Monday, November 23, 2009


The Awareness Apparatus

OK, it's about time I posted something representing a bit of my own "philosophie," and so to start it off, here's a copy of a comment first posted at Jonah Lehrer's blog, The Frontal Cortex, http://scienceblogs.com/cortex/2009/11/reverse-engineering.php

It might make more sense to read the blog post first, which was about Reverse-Engineering, where computer scientists were attempting to artificially recreate the brain, but here goes my take on their chances anyway:

"The brain is a piece of meat that is, metaphorically speaking, operationally aware of itself - a self-actuating choice making mechanism that can use such awareness to apply and direct energy by its own choice. It can determine its own options or add to its available set through its own feedback assessment system.
Our human brain, in short, has awareness of its own operational purposes. We simply don't have that yet in our computers.
All a computer would arguably be "aware" of are the programs in its memory, and of the results of whatever it is required by those programs to add to that memory. There is no awareness of the meaning of the symbols outside of that memory, no ability to seek out and retrieve sensations that it could use in its calculative processes before converting the input to symbols that mean something to the computer itself, and that would allow it to make choices through an assessment process outside of the restrictions of its programing.
Not that one could never be constructed that could - but only because one can never say never with any degree of certainty.
Posted by: royniles | November 23, 2009 4:07 PM"

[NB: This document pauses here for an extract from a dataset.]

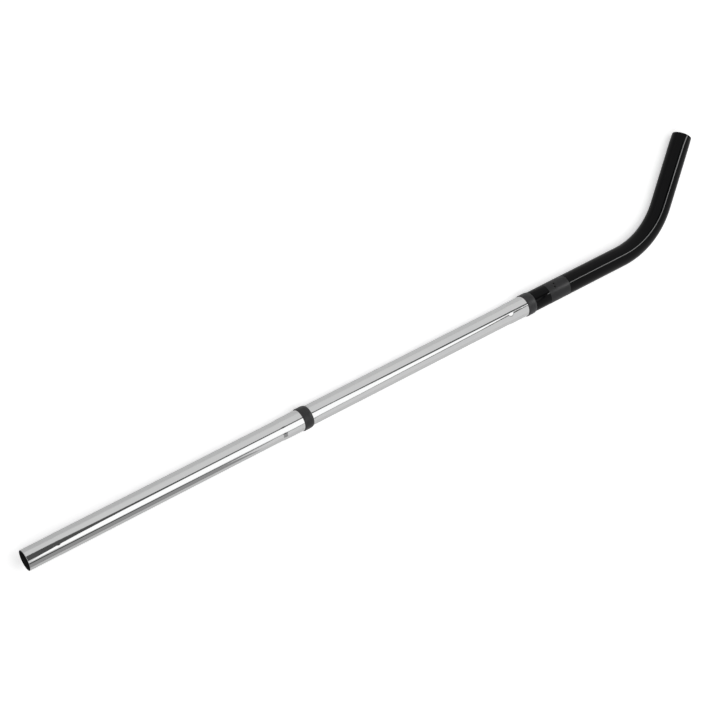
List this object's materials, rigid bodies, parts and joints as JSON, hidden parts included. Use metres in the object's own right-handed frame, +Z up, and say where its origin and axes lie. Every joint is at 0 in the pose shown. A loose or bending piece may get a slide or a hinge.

So what is this "awareness" anyway, especially if not quite the same as consciousness (a subject for another time and place). Because it would seem that for life to form at all, such forms needed to "see" their own existence as problematic and thus to have a need for an awareness of some aspect of their metaphorical "self" as a functional necessity. But with catch 22 being that some element of molecular awareness seems needed for awareness to exist at all.
So is awareness in some sense a property of all energy systems? And as a consequence self-activating choice making mechanisms - i.e., "life"- can use such awareness constructively? Because the very need for choice implies there's an action function available to apply and direct that energy accordingly.

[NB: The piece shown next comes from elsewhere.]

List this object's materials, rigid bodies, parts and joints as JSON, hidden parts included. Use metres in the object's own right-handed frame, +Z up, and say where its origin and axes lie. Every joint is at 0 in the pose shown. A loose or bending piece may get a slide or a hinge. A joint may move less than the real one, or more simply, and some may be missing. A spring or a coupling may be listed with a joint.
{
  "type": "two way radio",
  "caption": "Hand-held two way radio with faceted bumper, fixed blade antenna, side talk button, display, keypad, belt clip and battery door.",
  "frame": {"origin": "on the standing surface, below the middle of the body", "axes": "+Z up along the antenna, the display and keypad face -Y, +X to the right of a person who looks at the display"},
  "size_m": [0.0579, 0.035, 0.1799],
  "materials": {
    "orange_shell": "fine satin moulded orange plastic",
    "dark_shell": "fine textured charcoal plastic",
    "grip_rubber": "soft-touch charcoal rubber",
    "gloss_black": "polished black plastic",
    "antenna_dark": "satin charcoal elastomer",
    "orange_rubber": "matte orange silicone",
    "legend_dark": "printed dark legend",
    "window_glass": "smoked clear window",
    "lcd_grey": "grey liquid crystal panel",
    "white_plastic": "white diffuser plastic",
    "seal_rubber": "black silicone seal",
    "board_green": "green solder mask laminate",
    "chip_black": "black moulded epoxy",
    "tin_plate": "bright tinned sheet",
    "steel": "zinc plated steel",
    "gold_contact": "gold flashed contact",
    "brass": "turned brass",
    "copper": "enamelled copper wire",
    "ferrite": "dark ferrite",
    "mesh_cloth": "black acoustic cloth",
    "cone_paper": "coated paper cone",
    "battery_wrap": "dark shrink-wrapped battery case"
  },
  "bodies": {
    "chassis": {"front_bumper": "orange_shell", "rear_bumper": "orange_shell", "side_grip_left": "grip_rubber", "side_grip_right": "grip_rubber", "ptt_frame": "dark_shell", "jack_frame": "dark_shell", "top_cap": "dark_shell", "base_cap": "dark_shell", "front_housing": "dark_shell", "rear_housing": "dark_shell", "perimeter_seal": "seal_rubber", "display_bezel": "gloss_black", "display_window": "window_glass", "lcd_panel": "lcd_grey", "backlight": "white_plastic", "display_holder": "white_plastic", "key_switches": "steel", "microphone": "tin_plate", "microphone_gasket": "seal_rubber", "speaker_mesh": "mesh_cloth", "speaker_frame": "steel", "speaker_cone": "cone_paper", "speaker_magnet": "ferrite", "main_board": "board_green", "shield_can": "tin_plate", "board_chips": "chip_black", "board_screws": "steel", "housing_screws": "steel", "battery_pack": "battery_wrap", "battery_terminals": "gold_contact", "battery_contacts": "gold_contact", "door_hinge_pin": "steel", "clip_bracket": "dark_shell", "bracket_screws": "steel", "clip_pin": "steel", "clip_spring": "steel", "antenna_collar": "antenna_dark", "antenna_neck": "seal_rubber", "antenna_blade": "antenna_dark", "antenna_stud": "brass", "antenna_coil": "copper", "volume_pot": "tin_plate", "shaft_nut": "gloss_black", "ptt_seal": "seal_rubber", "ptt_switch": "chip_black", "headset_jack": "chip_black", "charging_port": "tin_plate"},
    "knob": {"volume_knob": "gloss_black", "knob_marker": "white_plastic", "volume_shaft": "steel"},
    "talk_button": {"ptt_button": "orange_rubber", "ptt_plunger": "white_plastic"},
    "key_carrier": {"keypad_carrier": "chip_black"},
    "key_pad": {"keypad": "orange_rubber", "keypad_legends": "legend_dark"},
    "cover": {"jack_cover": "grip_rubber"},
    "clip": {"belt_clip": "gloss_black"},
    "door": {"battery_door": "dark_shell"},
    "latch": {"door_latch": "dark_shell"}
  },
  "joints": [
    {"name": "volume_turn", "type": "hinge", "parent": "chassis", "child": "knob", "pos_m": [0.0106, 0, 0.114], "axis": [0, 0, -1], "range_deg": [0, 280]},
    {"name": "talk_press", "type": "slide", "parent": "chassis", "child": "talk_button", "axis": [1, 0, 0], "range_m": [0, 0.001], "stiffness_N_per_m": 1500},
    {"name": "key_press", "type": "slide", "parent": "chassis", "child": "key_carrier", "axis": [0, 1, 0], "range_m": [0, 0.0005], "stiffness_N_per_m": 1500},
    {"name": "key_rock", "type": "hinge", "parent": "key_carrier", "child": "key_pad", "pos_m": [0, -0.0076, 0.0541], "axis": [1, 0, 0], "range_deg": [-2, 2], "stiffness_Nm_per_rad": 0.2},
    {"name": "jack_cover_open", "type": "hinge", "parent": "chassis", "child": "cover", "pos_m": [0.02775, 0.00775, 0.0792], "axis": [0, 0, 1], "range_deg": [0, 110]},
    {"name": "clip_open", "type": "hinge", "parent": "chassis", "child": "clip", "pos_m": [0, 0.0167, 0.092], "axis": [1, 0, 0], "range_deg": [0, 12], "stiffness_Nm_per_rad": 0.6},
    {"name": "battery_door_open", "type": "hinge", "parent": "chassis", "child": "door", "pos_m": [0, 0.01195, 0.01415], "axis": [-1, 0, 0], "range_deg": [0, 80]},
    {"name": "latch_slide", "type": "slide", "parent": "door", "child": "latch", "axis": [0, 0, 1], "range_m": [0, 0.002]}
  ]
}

Awareness would then seem (at least to me) to be a functional aspect of memory. There arguably would be no awareness as we understand it (or think we do) in a system with no necessity for an accessible memory for purposes of computation. And the period of retention of sensory input needed for such operational necessity would seem equal to the "awareness" needed to make the calculated choice. We think of feeling "awareness" as somehow both instant and constant, but we may feel it only after a delay between input to memory and the calculated choice that triggers an action. (Or not - this glimpse of the muse has been far from clear.)

But so far it would appear that awareness begins with the retention of any of the forms of sensory submission that a calculative process must use to make a choice between or among its own set of options - with some form of "memory" retainment perhaps applying to any information driven process that can be made to detect a signal to get the ball rolling.
Returning me to what I'd posted at the start about the brain as a self-actuating choice making mechanism that can use such awareness to apply and direct energy by its own choice - and can determine its own options or add to its available set of such through its own feedback assessment system.
Letting us see again that our human brain is a machine aware of its own operational purposes. And in my view representative of all living and calculating entities in that respect.